3-Week Series: Double Blessing


Summary: A sermon for the 4th Sunday after the Epiphany Jesus castng out a unclean spririt

4th Sunday after the Epiphany

Mark 1:21-28

"’The World of Words"

21 And they went into Capernaum; and immediately on the sabbath he entered the synagogue and taught.

22 And they were astonished at his teaching, for he taught them as one who had authority, and not as the scribes.

23 ¶ And immediately there was in their synagogue a man with an unclean spirit;

24 and he cried out, "What have you to do with us, Jesus of Nazareth? Have you come to destroy us? I know who you are, the Holy One of God."

25 But Jesus rebuked him, saying, "Be silent, and come out of him!"

26 And the unclean spirit, convulsing him and crying with a loud voice, came out of him.

27 And they were all amazed, so that they questioned among themselves, saying, "What is this? A new teaching! With authority he commands even the unclean spirits, and they obey him."

28 And at once his fame spread everywhere throughout all the surrounding region of Galilee.

We live in a world of words. Words are all about us, words on TV, words on the radio, spoken words by family and friends, words printed in newspapers, books, on computers, and words on the Internet. The world of words have turned us into a people who have been overwhelmed, suffocated, and buried in the mounting pile of words. With so many words around us, words tend to loose their meaning, they become unimportant, they no longer have any real value or influence in life.

And there are some words which have more power than others.

The late Pastor Valbracht says in his book, Exit Interstate 0, the following about words, "It was in the early years of my ministry that one Sunday preaching my sermon and I had just gotten well into the sermon, when a baby started to cry down in one of the front pews. The mother, very much embarrassed, snatched up the baby and started out the aisle aisle. I stopped right in my sermon, and I said, ’Madam you don’t hove to take that baby out. He isn’t bothering me.’ She said, ’No?’ Well, you’re certainly bothering him.’

Words do have power, sometime.

In the following story we get an entirely different view of the world of words. "A New York columnist set out one time not long ago to prove that no one really listened to what anyone said at a cocktail party and, when he was invited to such a party, he always would arrive late. When he arrived the hostess greeted him and he explained why he was late. "I had to stop for a moment and murder my mistress, and it took longer than I thought." Without blinking an eye, the hostess said she understood perfectly, "I was almost late myself, everyone is quite busy. Enjoy yourself. Have u good time ."

As he mingled around the party, someone asked him what I he did for a living. "Oh, I am the executioner for the State Penitentiary." The person continued, "Well, that must be an interesting line of work How does business look this year?’’

We are caught up in a sea, a world of words.
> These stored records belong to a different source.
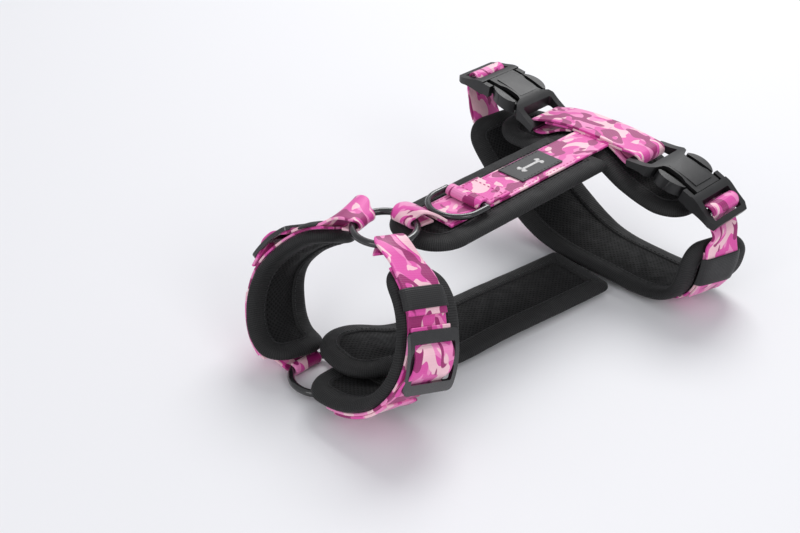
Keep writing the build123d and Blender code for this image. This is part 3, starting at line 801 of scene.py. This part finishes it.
# ------------------------------------------------------------------ hard parts from the frame
def soften(node, material, width=0.4):
    """The same part with its edges slightly rounded, as moulding or casting leaves them."""
    source = frame["nodes"][node]
    bm = bmesh.new()
    bm.from_mesh(source.data)
    bmesh.ops.remove_doubles(bm, verts=bm.verts, dist=2e-6)
    bmesh.ops.dissolve_limit(bm, angle_limit=math.radians(1.5), verts=bm.verts, edges=bm.edges)
    for edge in bm.edges:
        edge.smooth = edge.is_manifold and edge.calc_face_angle(0.0) < math.radians(35)
    body = source["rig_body"]
    part = make_piece(f"{node}_part", bm, [material], body)
    add_bevel(part, width, 2, 40)
    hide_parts(node)
    return part


def dress(node, material):
    """Give a part of the frame its finish."""
    obj = frame["nodes"][node]
    obj.data.materials.clear()
    obj.data.materials.append(material)
    for polygon in obj.data.polygons:
        polygon.use_smooth = True


# ------------------------------------------------------------------ the harness's straps
def lean_point(u, v, origin):
    """Place in the neck loop's leaning plane: u across to the dog's left, v up."""
    return (origin[0] - math.sin(NECK_LEAN) * v, u, origin[1] + math.cos(NECK_LEAN) * v)


def neck_strap(front, rear):
    return Strap(
        [lean_point(u, v, NECK_FRONT) for u, v in front],
        [lean_point(u, v, NECK_REAR) for u, v in rear],
        (75, -8, 45),
    )


NECK_LEFT = neck_strap(
    [(14, 0), (27, -7), (40, -22), (45.5, -42), (39, -62), (22, -73.5), (-6, -76)],
    [(18, -9), (32, -15), (45.5, -28), (51, -43), (47, -61), (30, -73), (-6, -70.5)],
)
NECK_RIGHT = neck_strap(
    [(-27, 1), (-38, -4), (-52, -17), (-62.5, -36), (-60, -56), (-46, -70.5), (-28, -73)],
    [(-30, -12), (-43, -18), (-57, -29), (-64, -43), (-58, -60), (-42, -74), (-24, -73.5)],
)
BELLY = Strap(
    [(BELLY_FRONT_X, y, z) for y, z in
     [(83.5, 50), (83.5, 40), (82, 28), (76, 13), (62, 6.4), (35, 5.8), (5, 6.1), (-22, 10), (-45, 23),
      (-67, 42), (-80, 58), (-84, 68)]],
    [(BELLY_REAR_X, y, z) for y, z in
     [(90.5, 44), (94.5, 37), (95, 28), (90, 15), (78, 7.8), (55, 5.8), (30, 6.1), (11, 8.8), (-7, 17),
      (-26, 29), (-52, 46), (-84, 64)]],
    (-120, 10, 45),
)
BACK_LINE = (BACK_FRONT_X, -30, BACK_REAR_X)
BACK = Strap(
    [(x, -PAD_WIDTH / 2, BACK_Z) for x in BACK_LINE],
    [(x, PAD_WIDTH / 2, BACK_Z) for x in BACK_LINE],
    (0, 0, 0),
)
CROSS_LINE = [
    (-71, 67), (-60, 63.8), (-48, 63.2), (-36, 64.8), (-23, 70.8), (-9, 74.8), (5, 74.6), (18, 70),
    (30, 64.2), (52, 58.5), (71, 55.5),
]
CROSS = Strap(
    [(CROSS_FRONT_X, y, z) for y, z in CROSS_LINE],
    [(CROSS_REAR_X, y, z) for y, z in CROSS_LINE],
    (-128, 0, 0),
)
CHEST_YAW = math.radians(-6.6)


def chest_point(along, across, z):
    return (
        along * math.cos(CHEST_YAW) - across * math.sin(CHEST_YAW),
        8.0 + along * math.sin(CHEST_YAW) + across * math.cos(CHEST_YAW),
        z,
    )


CHEST_LINE = [(-94, 5.3), (-50, 5.3), (0, 5.3), (34, 5.6), (50, 11), (64, 17.5), (94, 20.4)]
CHEST = Strap(
    [chest_point(x, -PAD_WIDTH / 2, z) for x, z in CHEST_LINE],
    [chest_point(x, PAD_WIDTH / 2, z) for x, z in CHEST_LINE],
    (0, 0, 80),
)

# ------------------------------------------------------------------ building: padded straps
make_pad("back_pad", BACK, 22, 3)
make_pad("cross_pad", CROSS, 20, 20)
make_pad("belly_pad", BELLY, 15, 15)
make_pad("chest_pad", CHEST, 5, 21)
make_pad("neck_pad_left", NECK_LEFT, 15, 15)
make_pad("neck_pad_right", NECK_RIGHT, 15, 15)

# ------------------------------------------------------------------ building: webbing on the straps
WEB_EDGE = WEB_WIDTH / 2 - 1.6
back_end = BACK.length + 20
make_webbing("back_webbing_top", BACK, 23, back_end, nodes=["back_webbing"])
seam("back_webbing_stitches", BACK, [(26, back_end - 36, s * WEB_EDGE, STITCH_HEIGHT) for s in (-1, 1)])
for hand, strap, stop in (("left", NECK_LEFT, 0.86), ("right", NECK_RIGHT, 0.9)):
    make_webbing(f"neck_webbing_{hand}_band", strap, 0.03 * strap.length, stop * strap.length,
                 across=NECK_WEB_ACROSS, nodes=[f"neck_webbing_{hand}"])
    span = (0.55 * strap.length, stop * strap.length - 2)
    seam(f"neck_webbing_{hand}_stitches", strap,
         [(*span, s * WEB_EDGE + NECK_WEB_ACROSS, STITCH_HEIGHT) for s in (-1, 1)])
    make_webbing(f"neck_webbing_{hand}_return", strap, 0.58 * strap.length, (stop - 0.04) * strap.length,
                 height=6.1, width=24.2, across=NECK_WEB_ACROSS, cup=-0.5)
make_webbing("belly_webbing_band", BELLY, 6, BELLY.length - 8, nodes=["belly_webbing"])
seam("belly_webbing_stitches", BELLY, [(30, BELLY.length - 30, s * WEB_EDGE, STITCH_HEIGHT) for s in (-1, 1)])
make_webbing("chest_webbing_band", CHEST, 4, 138, nodes=["chest_webbing"])

for hand, strap, first, last, across in (
    ("neck_keeper_left", NECK_LEFT, 0.135, 0.215, NECK_WEB_ACROSS),
    ("neck_keeper_right", NECK_RIGHT, 0.05, 0.15, NECK_WEB_ACROSS),
    ("belly_keeper_left", BELLY, 0.04, 0.115, 0.0), ("belly_keeper_right", BELLY, 0.885, 0.96, 0.0),
):
    make_webbing(f"{hand}_band", strap, first * strap.length, last * strap.length, height=5.2,
                 width=29.5, across=across, thickness=1.0, material=KEEPER, slot="keeper",
                 nodes=[hand], cup=2.3, uneven=0.1)

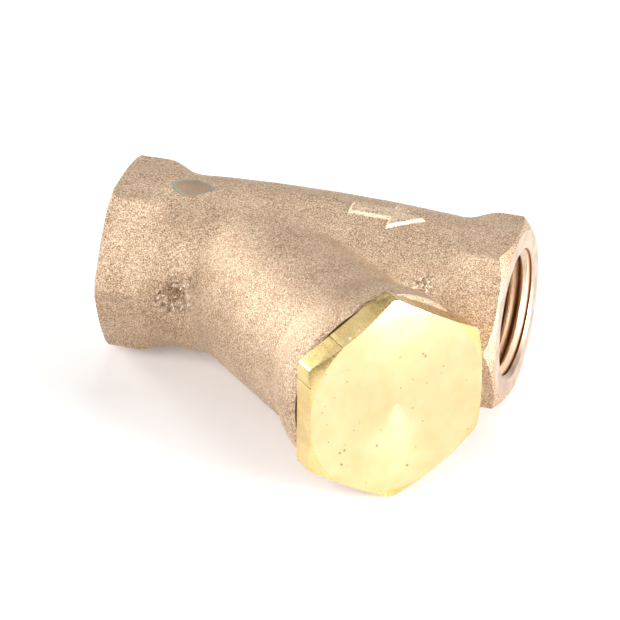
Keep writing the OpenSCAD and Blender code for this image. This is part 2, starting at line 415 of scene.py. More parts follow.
def arrowFlank(p, point):
    # painted highlight on the arrow's flanks: where the skin stands just proud of the barrel, broken into
    # patches by noise
    s = bodySpec
    spec = dict(low=(0.06, 0.14), high=(0.56, 0.48), side=(5.4, 5.0), top=(11.0, 12.0), worn=(0.36, 0.5),
                endOuter=0.6, endInner=0.4)
    x, y, z = p.split(point)
    sideways = p.maths("ABSOLUTE", y)
    radius = p.maths("SQRT", p.maths("ADD", p.maths("POWER", sideways, 2.0), p.maths("POWER", z, 2.0)))
    out = p.maths("DIVIDE", x, s["shoulderFoot"])
    proud = p.maths("ADD", p.maths("SUBTRACT", radius, s["barrel"]), p.times(out, out, s["barrelDrop"]))
    aside = p.maths("ABSOLUTE", p.maths("SUBTRACT", x, s["arrowMiddle"]))
    half = s["arrowLength"] / 2
    return p.times(p.span(proud, *spec["low"]), p.span(proud, *spec["high"]),
                   p.span(aside, half + spec["endOuter"], half + spec["endInner"]),
                   p.span(sideways, *spec["side"]), p.span(z, *spec["top"]),
                   p.span(p.noise(point, scale=4.6, detail=3.0, rough=0.6), *spec["worn"]))


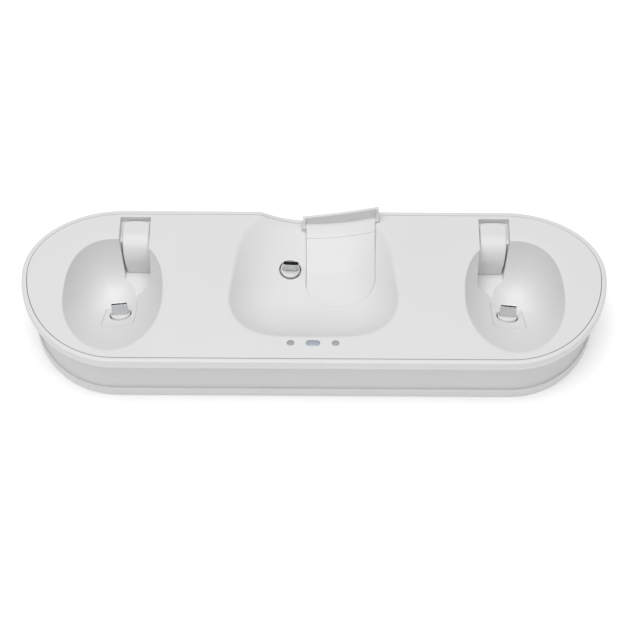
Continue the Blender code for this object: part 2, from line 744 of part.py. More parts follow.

Some words do have special power and authority, others have no meaning at all. Sometimes our words only have meaning , power and authority, because of the listener, or because of the speaker.

In today’s gospel lesson, we learn how Jesus spoke God’s word and how that word had authority, power and hope for living. I would like to look at Jesus’ words this morning, and see because they are God’s word incarnate in this world, these words take on a special distinction for our lives. How Jesus’ words do have authority, power, and hope for the future.

First authority.

Our text says, "And they were astonished at his teaching, for he taught them as one who had authority, and not as the scribes." There was something very special about Jesus’ words. They were different from the scribes who usually taught in the synagogue. They would quote sayings from the past learned men, they would not offer any new truth, or new idea, but the scribes would always reinforce what had been said before.

But Jesus came and spoke with authority. He didn’t quote any past learned men, he was the sole authority for his words. He had authority, the authority of God himself. For in John’s gospel in the prologue, it says, 1:1 ¶ In the beginning was the Word, and the Word was with God, and the Word was God. 14 And the Word became flesh and dwelt among us, full of grace and truth; we have beheld his glory, glory as of the only Son from the Father.

God’s word, the word that God used to create, the authoritative word of God that brought things into existence, that word was incarnate in Jesus. Jesus spoke with the authority which was present from the beginning of time.